EXERCISE DIRECTIONS: Pick out every line in the data below that holds "empty".

DATASET EXCERPT:
● ● ● ●

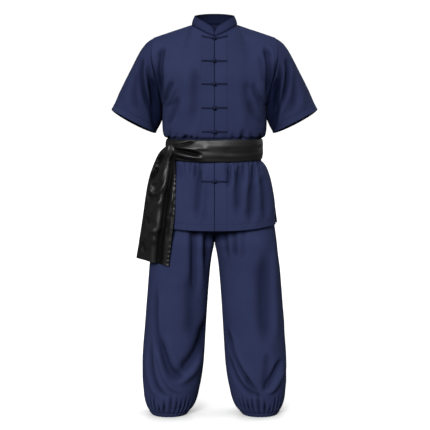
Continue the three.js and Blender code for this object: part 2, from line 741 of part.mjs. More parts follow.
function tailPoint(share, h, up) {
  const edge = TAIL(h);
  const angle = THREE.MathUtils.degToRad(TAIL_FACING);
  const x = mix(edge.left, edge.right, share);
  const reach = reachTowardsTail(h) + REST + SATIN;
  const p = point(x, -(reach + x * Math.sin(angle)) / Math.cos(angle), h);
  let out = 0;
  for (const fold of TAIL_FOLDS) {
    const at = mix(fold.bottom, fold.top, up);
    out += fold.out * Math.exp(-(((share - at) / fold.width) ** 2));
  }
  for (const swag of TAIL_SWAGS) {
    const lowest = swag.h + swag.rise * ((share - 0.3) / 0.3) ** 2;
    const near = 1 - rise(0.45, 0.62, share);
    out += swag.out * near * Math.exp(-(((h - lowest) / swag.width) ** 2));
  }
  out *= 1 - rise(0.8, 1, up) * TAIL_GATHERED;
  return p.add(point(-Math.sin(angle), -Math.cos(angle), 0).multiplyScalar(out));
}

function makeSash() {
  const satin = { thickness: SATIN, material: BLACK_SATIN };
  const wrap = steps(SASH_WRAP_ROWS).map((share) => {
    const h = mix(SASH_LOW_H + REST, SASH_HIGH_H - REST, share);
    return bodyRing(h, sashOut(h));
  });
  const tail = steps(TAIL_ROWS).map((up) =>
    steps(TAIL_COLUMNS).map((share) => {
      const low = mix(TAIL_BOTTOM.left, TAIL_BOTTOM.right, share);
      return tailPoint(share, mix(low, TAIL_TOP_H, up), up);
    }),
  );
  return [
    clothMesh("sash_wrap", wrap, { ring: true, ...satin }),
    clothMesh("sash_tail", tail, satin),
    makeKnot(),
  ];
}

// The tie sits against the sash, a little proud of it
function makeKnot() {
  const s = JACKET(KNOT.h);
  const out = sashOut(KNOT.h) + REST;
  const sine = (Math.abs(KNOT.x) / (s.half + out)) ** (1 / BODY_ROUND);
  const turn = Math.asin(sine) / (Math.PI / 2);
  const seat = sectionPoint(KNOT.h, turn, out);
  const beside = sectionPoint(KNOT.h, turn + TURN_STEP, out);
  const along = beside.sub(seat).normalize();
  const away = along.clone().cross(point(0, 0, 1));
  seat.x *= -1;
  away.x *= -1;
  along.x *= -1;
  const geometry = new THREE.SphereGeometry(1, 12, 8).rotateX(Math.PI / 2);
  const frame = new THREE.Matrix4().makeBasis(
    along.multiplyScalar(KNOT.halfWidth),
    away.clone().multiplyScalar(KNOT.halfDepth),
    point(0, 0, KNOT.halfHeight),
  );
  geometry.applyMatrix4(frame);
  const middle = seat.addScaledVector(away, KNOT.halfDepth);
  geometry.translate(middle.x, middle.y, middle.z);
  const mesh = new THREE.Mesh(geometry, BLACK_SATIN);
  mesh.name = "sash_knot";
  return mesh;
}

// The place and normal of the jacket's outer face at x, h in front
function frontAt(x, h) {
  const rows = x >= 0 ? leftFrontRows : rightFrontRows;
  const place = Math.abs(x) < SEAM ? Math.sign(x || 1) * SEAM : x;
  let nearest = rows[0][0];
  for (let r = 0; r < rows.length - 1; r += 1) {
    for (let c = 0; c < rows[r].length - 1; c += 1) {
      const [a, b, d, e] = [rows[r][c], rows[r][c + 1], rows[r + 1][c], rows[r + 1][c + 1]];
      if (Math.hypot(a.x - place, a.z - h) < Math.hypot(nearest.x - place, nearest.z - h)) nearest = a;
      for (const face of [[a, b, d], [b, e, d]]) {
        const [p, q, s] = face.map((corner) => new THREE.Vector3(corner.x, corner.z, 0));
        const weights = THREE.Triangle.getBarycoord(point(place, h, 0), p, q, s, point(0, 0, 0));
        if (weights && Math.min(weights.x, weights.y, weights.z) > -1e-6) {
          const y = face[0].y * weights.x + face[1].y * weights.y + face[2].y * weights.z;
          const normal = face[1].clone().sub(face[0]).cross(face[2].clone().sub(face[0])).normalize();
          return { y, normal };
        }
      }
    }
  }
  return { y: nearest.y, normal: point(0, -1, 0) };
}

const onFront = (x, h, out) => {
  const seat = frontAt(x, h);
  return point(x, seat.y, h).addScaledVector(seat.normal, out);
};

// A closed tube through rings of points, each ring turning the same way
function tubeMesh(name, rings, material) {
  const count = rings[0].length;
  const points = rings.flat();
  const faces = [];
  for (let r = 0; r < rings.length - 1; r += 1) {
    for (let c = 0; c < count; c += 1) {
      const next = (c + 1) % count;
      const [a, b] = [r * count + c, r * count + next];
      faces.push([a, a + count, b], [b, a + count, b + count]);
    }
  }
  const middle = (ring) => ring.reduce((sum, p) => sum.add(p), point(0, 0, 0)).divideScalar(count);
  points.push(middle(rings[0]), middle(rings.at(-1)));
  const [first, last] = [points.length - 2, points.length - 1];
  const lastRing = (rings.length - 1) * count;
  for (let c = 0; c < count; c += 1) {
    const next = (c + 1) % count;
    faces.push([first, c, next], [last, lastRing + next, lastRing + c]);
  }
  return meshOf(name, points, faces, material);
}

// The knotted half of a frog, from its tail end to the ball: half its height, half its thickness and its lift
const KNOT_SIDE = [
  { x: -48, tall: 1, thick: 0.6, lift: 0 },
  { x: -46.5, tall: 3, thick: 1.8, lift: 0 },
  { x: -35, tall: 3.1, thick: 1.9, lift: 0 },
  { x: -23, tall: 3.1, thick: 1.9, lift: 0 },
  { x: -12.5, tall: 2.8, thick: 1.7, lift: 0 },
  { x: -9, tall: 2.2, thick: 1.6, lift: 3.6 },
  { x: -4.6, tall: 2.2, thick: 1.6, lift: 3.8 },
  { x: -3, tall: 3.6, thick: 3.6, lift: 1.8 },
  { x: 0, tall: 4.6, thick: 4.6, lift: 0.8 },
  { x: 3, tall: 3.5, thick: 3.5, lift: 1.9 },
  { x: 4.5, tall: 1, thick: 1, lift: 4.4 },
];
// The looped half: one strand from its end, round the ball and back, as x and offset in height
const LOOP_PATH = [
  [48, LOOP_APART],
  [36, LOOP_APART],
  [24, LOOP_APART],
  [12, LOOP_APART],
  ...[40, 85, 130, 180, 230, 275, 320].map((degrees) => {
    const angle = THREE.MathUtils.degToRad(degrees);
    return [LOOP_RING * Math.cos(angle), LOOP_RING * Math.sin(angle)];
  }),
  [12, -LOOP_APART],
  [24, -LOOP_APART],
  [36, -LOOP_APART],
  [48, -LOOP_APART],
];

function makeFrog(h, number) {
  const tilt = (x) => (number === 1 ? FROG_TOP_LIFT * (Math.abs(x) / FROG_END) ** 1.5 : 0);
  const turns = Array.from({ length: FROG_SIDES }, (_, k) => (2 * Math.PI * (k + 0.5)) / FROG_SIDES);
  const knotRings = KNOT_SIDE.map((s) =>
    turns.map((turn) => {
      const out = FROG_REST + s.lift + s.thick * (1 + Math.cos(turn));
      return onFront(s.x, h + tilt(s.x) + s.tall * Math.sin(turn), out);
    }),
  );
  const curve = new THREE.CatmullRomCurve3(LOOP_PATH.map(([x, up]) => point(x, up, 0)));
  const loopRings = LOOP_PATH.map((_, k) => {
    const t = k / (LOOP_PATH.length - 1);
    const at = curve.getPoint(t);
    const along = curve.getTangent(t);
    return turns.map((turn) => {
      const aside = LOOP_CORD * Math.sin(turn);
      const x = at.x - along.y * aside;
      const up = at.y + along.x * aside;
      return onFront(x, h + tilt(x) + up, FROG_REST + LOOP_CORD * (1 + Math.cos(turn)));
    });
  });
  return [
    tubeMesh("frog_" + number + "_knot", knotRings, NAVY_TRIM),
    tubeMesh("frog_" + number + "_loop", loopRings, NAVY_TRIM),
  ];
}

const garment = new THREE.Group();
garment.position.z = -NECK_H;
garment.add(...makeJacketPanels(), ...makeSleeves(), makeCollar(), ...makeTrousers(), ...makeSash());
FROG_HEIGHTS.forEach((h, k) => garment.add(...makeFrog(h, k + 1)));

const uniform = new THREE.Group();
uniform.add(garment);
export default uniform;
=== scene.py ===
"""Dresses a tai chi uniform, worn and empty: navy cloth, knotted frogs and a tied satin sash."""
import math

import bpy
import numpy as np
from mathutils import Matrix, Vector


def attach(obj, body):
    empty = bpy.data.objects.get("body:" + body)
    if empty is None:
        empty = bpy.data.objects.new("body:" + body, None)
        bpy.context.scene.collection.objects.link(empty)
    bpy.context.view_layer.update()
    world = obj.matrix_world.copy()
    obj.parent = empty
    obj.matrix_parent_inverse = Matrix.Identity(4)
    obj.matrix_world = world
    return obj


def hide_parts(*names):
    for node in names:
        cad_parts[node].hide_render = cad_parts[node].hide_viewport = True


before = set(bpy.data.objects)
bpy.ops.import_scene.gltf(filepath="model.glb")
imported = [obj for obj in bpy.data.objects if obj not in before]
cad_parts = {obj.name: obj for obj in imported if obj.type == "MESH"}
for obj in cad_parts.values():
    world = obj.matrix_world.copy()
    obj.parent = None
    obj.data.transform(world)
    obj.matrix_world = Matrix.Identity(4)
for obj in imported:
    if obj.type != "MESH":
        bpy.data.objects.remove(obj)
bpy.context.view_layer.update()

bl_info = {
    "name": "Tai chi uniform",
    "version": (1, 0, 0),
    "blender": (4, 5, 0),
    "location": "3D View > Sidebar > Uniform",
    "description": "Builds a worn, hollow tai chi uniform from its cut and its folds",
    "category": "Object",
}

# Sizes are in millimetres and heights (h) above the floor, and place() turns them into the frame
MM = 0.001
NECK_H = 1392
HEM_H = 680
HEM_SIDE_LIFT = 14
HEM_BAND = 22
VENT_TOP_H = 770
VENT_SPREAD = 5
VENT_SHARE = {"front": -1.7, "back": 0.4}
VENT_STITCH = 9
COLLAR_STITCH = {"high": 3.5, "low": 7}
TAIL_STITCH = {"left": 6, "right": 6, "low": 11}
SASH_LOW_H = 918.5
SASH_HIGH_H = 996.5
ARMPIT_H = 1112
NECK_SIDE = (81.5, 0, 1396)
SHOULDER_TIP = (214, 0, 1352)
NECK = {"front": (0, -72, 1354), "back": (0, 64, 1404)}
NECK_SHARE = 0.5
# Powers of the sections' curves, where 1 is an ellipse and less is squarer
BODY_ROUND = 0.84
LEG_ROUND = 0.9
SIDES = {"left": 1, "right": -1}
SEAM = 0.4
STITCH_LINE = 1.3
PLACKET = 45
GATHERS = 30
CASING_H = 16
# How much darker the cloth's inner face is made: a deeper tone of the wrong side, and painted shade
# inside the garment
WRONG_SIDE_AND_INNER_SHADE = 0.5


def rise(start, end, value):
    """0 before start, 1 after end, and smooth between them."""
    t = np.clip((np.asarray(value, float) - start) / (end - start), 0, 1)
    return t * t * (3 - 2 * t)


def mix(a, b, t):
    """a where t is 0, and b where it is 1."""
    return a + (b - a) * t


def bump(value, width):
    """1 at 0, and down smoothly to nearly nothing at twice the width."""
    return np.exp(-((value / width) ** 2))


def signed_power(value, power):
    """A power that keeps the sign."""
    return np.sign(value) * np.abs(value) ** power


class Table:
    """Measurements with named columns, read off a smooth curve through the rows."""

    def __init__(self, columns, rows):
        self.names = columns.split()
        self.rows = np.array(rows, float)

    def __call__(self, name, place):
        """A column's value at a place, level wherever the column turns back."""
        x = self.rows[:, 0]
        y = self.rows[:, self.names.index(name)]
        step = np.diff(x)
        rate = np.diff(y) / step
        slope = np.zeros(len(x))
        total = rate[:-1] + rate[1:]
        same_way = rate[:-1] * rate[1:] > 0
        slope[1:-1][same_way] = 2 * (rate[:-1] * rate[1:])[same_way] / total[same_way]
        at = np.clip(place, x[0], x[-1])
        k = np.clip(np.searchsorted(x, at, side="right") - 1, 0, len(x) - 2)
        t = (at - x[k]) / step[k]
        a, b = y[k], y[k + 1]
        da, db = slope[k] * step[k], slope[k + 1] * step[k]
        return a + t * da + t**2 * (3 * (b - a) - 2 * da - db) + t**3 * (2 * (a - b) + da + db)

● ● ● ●

CORRECT RESPONSE:
"""Dresses a tai chi uniform, worn and empty: navy cloth, knotted frogs and a tied satin sash."""
    empty = bpy.data.objects.get("body:" + body)
    if empty is None:
        empty = bpy.data.objects.new("body:" + body, None)
        bpy.context.scene.collection.objects.link(empty)
    obj.parent = empty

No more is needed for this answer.